I have always been inspired by innovators- at GE, I have the opportunity to work with true innovators every day. It began when I was a boy in Istanbul, Turkey. Our home was subject to regular power outages, and electricity-and its absence-was a frequent topic of conversation. We appreciated what power meant to a comfortable life in a very tangible way. Every time the lights went out, my grandfather would ask, “How can you not thank Edison for what he did?” Ever since those days, Edison has been my role model and his words “I find out what the world needs, then proceed to invent it,” drive me every day.
Today, I’m a Principal Engineer in the Software Sciences & Analytics organization at GE Global Research, finding ways to use industrial engineering and software technology to solve complex problems. Working in software at GE has led me to a number of different exciting and diverse experiences where I have been able to help bring real value to our customers. I’ve had a lot of amazing experience at GE but am most proud of the work I am doing today to make hospitals safer and more efficient.
Together with my colleagues at GE Global Research and at GE Healthcare we are finding ways to minimize delays in moving patients between areas of care, to minimize the risk of infections or serious complications during long waits, and to help hospitals operate at optimum efficiency, both for patient health and safety and for financial stability.
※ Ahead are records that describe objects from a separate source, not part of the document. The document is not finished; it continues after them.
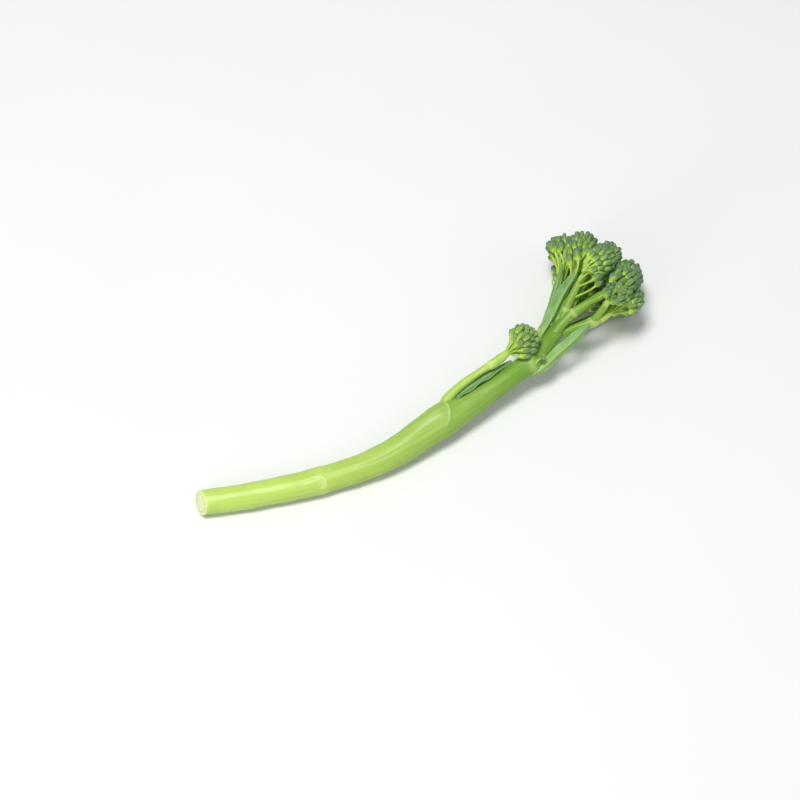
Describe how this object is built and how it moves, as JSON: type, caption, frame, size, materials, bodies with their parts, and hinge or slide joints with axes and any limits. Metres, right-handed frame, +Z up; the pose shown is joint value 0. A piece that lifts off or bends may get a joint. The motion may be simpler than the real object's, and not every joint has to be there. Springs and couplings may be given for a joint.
{
  "type": "broccolini",
  "caption": "Cut broccolini spear lying down: a long bowed stem with an oblique knife cut, a side shoot, small folded leaves and a loose domed crown of florets.",
  "frame": {"origin": "on the surface that the spear lies on, under the middle of its box", "axes": "+X along the spear from the cut foot to the crown, +Z up"},
  "size_m": [0.1923, 0.0532, 0.0358],
  "materials": {
    "stem": "satin",
    "branch": "satin",
    "leaf": "matte",
    "bud": "matte"
  },
  "bodies": {
    "root": {"main_stem": "stem", "side_shoot": "branch", "left_branch": "branch", "upper_left_branch": "branch", "top_branch": "branch", "crest_branch": "branch", "right_branch": "branch", "shoulder_branch": "branch", "side_branch": "branch", "front_branch": "branch", "back_branch": "branch", "far_branch": "branch", "low_front_branch": "branch", "low_middle_branch": "branch", "low_right_branch": "branch", "rear_branch": "branch", "low_left_branch": "branch", "side_leaf": "leaf", "joint_leaf": "leaf", "broad_crown_leaf": "leaf", "narrow_crown_leaf": "leaf", "joint_bud": "bud", "left_floret": "bud", "upper_left_floret": "bud", "top_floret": "bud", "crest_floret": "bud", "right_floret": "bud", "shoulder_floret": "bud", "front_floret": "bud", "side_floret": "bud", "back_floret": "bud", "far_floret": "bud", "low_front_floret": "bud", "low_middle_floret": "bud", "low_right_floret": "bud", "rear_floret": "bud", "low_left_floret": "bud", "shoot_floret": "bud"}
  },
  "joints": []
}
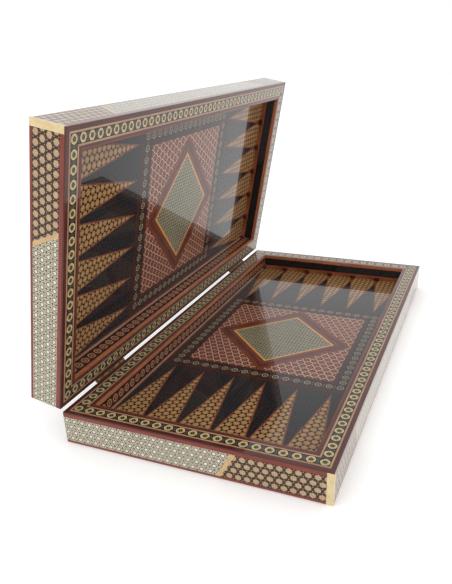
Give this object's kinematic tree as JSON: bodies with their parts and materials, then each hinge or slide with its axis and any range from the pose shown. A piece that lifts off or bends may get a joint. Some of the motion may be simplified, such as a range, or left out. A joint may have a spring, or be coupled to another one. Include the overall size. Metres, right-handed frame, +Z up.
{
  "type": "backgammon set",
  "caption": "Folding marquetry backgammon set: two shallow trays with inlaid fields on two butt hinges, standing open.",
  "frame": {"origin": "centre of the base tray's underside, on the surface the set stands on", "axes": "+X along the hinge edge, +Y from the opening edge to the hinge edge, +Z up"},
  "size_m": [0.5, 0.2844, 0.2871],
  "materials": {
    "core_wood": "satin",
    "dark_mahogany": "gloss",
    "red_mahogany": "gloss",
    "orange_wood": "gloss",
    "cream_line": "gloss",
    "bone": "gloss",
    "rosette_khatam": "gloss",
    "star_khatam": "gloss",
    "pale_khatam": "gloss",
    "black_khatam": "gloss",
    "gold_khatam": "gloss",
    "red_khatam": "gloss",
    "fine_khatam": "gloss",
    "brass": "satin",
    "steel": "satin"
  },
  "bodies": {
    "base": {"base_core_board": "core_wood", "base_rails": "core_wood", "base_rim_edging": "dark_mahogany", "base_rim_lines": "cream_line", "base_rim_chain": "rosette_khatam", "base_rim_inner_edging": "dark_mahogany", "base_side_top_line": "red_mahogany", "base_side_bottom_line": "red_mahogany", "base_side_star_khatam": "star_khatam", "base_side_pale_khatam": "pale_khatam", "base_side_spacers": "cream_line", "base_corner_strips": "bone", "base_wall_bead": "orange_wood", "base_wall_khatam": "black_khatam", "base_wall_foot": "orange_wood", "base_scalloped_rests": "orange_wood", "base_field_ground": "black_khatam", "base_points": "gold_khatam", "base_point_strings": "orange_wood", "base_panel_edging": "dark_mahogany", "base_panel_chain": "rosette_khatam", "base_panel_ground": "red_khatam", "base_lozenge_band": "red_mahogany", "base_lozenge_line": "bone", "base_lozenge_heart": "fine_khatam", "base_outer_border": "dark_mahogany", "base_outer_panel": "star_khatam", "hinge_leaves_base": "brass", "hinge_pins": "steel", "hinge_screws_base": "steel"},
    "lid": {"lid_core_board": "core_wood", "lid_rails": "core_wood", "lid_rim_edging": "dark_mahogany", "lid_rim_lines": "cream_line", "lid_rim_chain": "rosette_khatam", "lid_rim_inner_edging": "dark_mahogany", "lid_side_top_line": "red_mahogany", "lid_side_bottom_line": "red_mahogany", "lid_side_star_khatam": "star_khatam", "lid_side_pale_khatam": "pale_khatam", "lid_side_spacers": "cream_line", "lid_corner_strips": "bone", "lid_wall_bead": "orange_wood", "lid_wall_khatam": "black_khatam", "lid_wall_foot": "orange_wood", "lid_scalloped_rests": "orange_wood", "lid_field_ground": "black_khatam", "lid_points": "gold_khatam", "lid_point_strings": "orange_wood", "lid_panel_edging": "dark_mahogany", "lid_panel_chain": "rosette_khatam", "lid_panel_ground": "red_khatam", "lid_lozenge_band": "red_mahogany", "lid_lozenge_line": "bone", "lid_lozenge_heart": "fine_khatam", "lid_outer_border": "dark_mahogany", "lid_outer_panel": "star_khatam", "hinge_leaves_lid": "brass", "hinge_screws_lid": "steel"}
  },
  "joints": [
    {"name": "lid_hinge", "type": "hinge", "parent": "base", "child": "lid", "pos_m": [0, 0.1273, 0.0331], "axis": [-1, 0, 0], "range_deg": [-79, 101]}
  ]
}
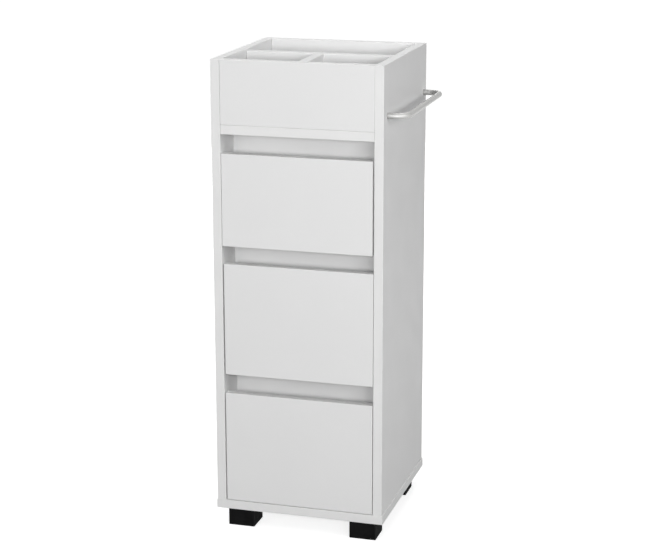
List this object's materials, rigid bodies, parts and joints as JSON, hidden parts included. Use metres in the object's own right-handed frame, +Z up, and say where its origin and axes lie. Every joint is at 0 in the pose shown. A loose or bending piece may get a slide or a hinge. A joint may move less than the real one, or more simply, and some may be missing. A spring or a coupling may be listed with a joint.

Delays in care seen so often in hospitals have many repercussions: they may impact the stress level of caregivers which can also impact the quality of care; they can result in rushed medical procedures and lengthier hospital stays which raise health concerns and hospital and patient costs; they can cause patients to be diverted to other care centers, hurting hospital revenues; and they can result in poor patient satisfaction and lower reimbursement rates. This is life-changing work, and it is indicative of what technology can do to improve our lives. It may not be as obvious as the light bulb, but to patients in need of care, it is just as essential. Working in software for GE gives me this unique opportunity to be able to directly impact the well-being of people’s lives.
The technology our team is developing will help to streamline the very complicated process of moving patients between hospital areas: from emergency department waiting room to later waits for doctors, nurses, diagnostic imaging, and test results. And there are other “waits” that tie up treatment time, such as for a bed to become available, for a medial team to be ready, or for transport to another area of the hospital. Smooth transitions require the right resources to be available at the right time. Our technology recognizes that a hospital is a complex system and all of these issues of waiting are related to supply and demand. The technology is capable of assessing the whole system instead of making localized improvement decisions. For example, to minimize wait times in an emergency department, a hospital may not need to invest in a new building wing, but simply change its discharge process.
Hospitals today face real challenges: the processes are inefficient, and there are significant safety problems and real financial troubles. Many of these concerns are likely to increase as health insurance reforms and the rise in aging baby boomers put more pressure on the medical system. To provide safer and more efficient care, hospitals must do more and better with less. Our technologies are aimed to do just that. We develop, test and validate these technologies in real clinical settings with our hospital partners to assure that their problems are addressed and that we provide real value. When these technologies are implemented, it will bring science to the design and operations of hospitals so that they may serve patients more smoothly, and more safely, while maintaining fiscal balance. Our system approach will assure all different components of the hospitals are designed and operated efficiently for increased quality, reduced cost and increased throughput and access for the whole hospital.